Aujourd’hui, je vois bien. Vous avez peur. La guerre, dites-vous, que vous ne vouliez voir au lointain des déserts, des afriques et des yémens, et qui là toque à votre porte. La menace nucléaire, dites-vous, sans voir que le problème n’est pas tant le nucléaire que le noyau, et le noyau c’est Pétrole, le carburant de votre extinction, qui se répand en marée dans toutes nos cellules.
Je me suis un peu absenté ces dernières années. Qu’aurais-je pu dire de plus ? Homosexuel, transgressif mais nostalgique, communiste hétérodoxe, mystique de chair, je suis un prophète de malheur.
Et pourtant, je reste vivant au bonheur.
Même mort, je reste amoureux de la vie, et vous ?

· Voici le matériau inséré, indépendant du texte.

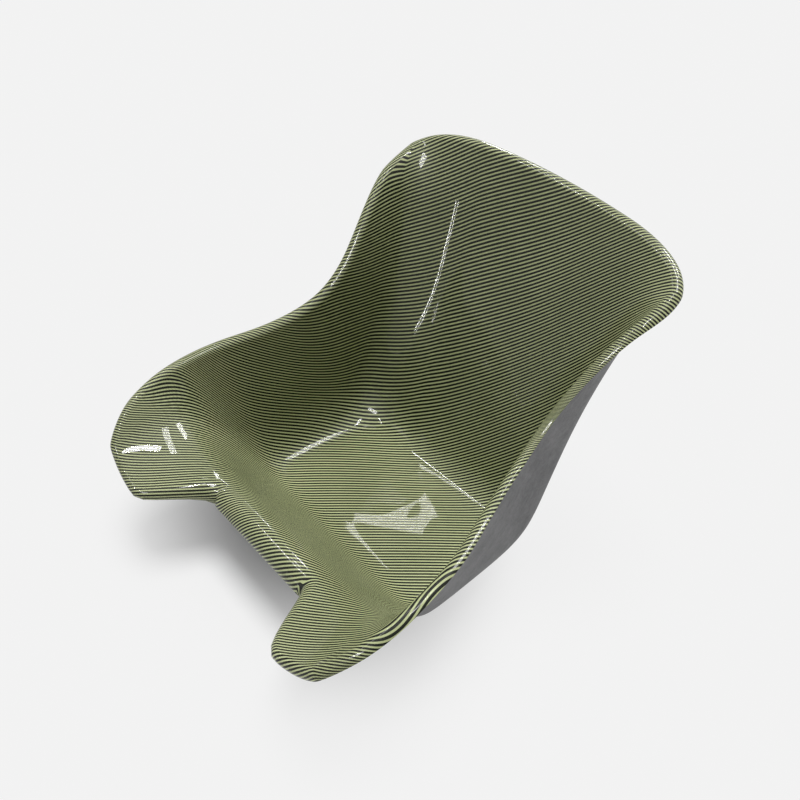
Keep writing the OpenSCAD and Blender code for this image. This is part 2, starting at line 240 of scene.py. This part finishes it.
def makeSheet(name, depth, lipRows, midY):
    # a grid primitive laid at a depth below the seating face, with the lip extruded round its edge
    bpy.ops.object.select_all(action="DESELECT")
    bpy.ops.mesh.primitive_grid_add(
        x_subdivisions=density["across"], y_subdivisions=density["along"], size=2)
    sheet = bpy.context.active_object
    sheet.name = sheet.data.name = name
    flat = np.empty(len(sheet.data.vertices) * 3)
    sheet.data.vertices.foreach_get("co", flat)
    flat = flat.reshape(-1, 3)
    gather = density["gather"]
    w = (1 - gather) * flat[:, 0] + gather * np.sin(flat[:, 0] * pi / 2)
    t = mix(frontT(np.abs(w)), topT(np.abs(w)), (flat[:, 1] + 1) / 2)
    point = facePoint(np.clip(w, -seat["faceEnd"], seat["faceEnd"]), t)
    normal = faceNormal(np.clip(w, -seat["normalEnd"], seat["normalEnd"]), t)
    cloth = clothPlace(w, t)

    # the outline in order: up the side at -X, across the top, down the side at +X, along the front
    edges = []
    for axis, side, order in ((0, -1, 1), (1, 1, 1), (0, 1, -1), (1, -1, -1)):
        found = np.flatnonzero(np.abs(flat[:, axis] - side) < tiny)
        edges.append(found[np.argsort(order * flat[found, 1 - axis])][:-1])
    ring = np.concatenate(edges)
    rimAt, rimUp = point[ring], normal[ring]
    outward = unit(np.cross(rimUp, np.roll(rimAt, -1, 0) - np.roll(rimAt, 1, 0)))
    run, fromSide = seat["frontRun"], seat["frontWidth"] / 2 - np.abs(rimAt[:, 0])
    inNotch = (ease(-rimAt[:, 1], run * seat["rollStart"], run * seat["rollEnd"])
               * ease(fromSide, seat["rollGap"], seat["rollGap"] + seat["rollBlend"]))
    radius = mix(seat["lipRadius"], seat["frontRollRadius"], inNotch)[:, None]

    # how the cloth coordinates run on over the lip: their slope in the direction outward
    step = 0.002
    rw, rt = w[ring], t[ring]
    dw, dt = np.where(rw >= 0, -step, step), np.where(rt > 0.5, -step, step)
    here, place, plain = facePoint(rw, rt), cloth[ring], clothPlace(rw, rt, draped=False)
    alongW, alongT = [(facePoint(*p) - here) / d[:, None]
                      for p, d in (((rw + dw, rt), dw), ((rw, rt + dt), dt))]
    clothW, clothT = [(clothPlace(*p, draped=False) - plain) / d[:, None]
                      for p, d in (((rw + dw, rt), dw), ((rw, rt + dt), dt))]
    ww, wt, tt = (alongW * alongW).sum(1), (alongW * alongT).sum(1), (alongT * alongT).sum(1)
    ow, ot = (outward * alongW).sum(1), (outward * alongT).sum(1)
    det = ww * tt - wt * wt
    shareW, shareT = ((tt * ow - wt * ot) / det)[:, None], ((ww * ot - wt * ow) / det)[:, None]
    slope = shareW * clothW + shareT * clothT

    spots, uv = [point - depth * normal], [cloth]
    if lipRows:
        bpy.ops.object.mode_set(mode="EDIT")
        bpy.ops.mesh.select_mode(type="EDGE")
        bpy.ops.mesh.select_all(action="DESELECT")
        bpy.ops.mesh.select_non_manifold()
        owner = {int(v): k for k, v in enumerate(ring)}
        for row in range(1, lipRows + 1):
            bpy.ops.mesh.extrude_region_move()
            bm = bmesh.from_edit_mesh(sheet.data)
            bm.verts.index_update()
            grown = {}
            for vert in bm.verts:
                if vert.select:
                    root = [edge.other_vert(vert) for edge in vert.link_edges]
                    grown[vert.index] = owner[next(v.index for v in root if not v.select)]
            owner = grown
            order = [owner[i] for i in sorted(owner)]
            angle = radians(seat["lipTurn"] * row / lipRows)
            turned = sin(angle) * outward + cos(angle) * rimUp
            spots.append((rimAt + (radius - depth) * turned - radius * rimUp)[order])
            uv.append((place + slope * radius * angle)[order])
        bmesh.update_edit_mesh(sheet.data)
        bpy.ops.object.mode_set(mode="OBJECT")
    spots, uv = np.concatenate(spots), np.concatenate(uv)
    spots[:, 1] += tips["pull"] * np.maximum(0, tips["from"] - spots[:, 1]) ** 2
    spots[:, 0] *= tips["narrow"]
    spots[:, 1] -= midY
    sheet.data.vertices.foreach_set("co", (spots * mm).ravel())
    layer = sheet.data.uv_layers.active
    layer.name = "cloth"
    corners = np.empty(len(sheet.data.loops), int)
    sheet.data.loops.foreach_get("vertex_index", corners)
    layer.data.foreach_set("uv", (uv[corners] * mm).ravel())
    sheet.data.update()
    return sheet, spots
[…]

Allons, je suis vivant, et vous aussi, si vous voulez bien vous donner cette chance.
Dans le pré, l’eau rejaillit à mes pieds,
voltige, reprend son cours,
et au loin recompose son chant. (1)
Pier-Paolo Pasolini, 5 mars 2022 (p.c.c. Jean-Marc Adolphe)
Lectures
(1). “Je suis vivant”, traduit de l’italien par Olivier Apert et Ivan Messac, éditions Nous, 2001.
(2). « La rage », traduit de l’italien par Patricia Atzei et Benoît Casas, éditions Nous, 2016.
(3) « La Divine Mimésis », traduit par Danièle Sallenave, Flammarion, 1976.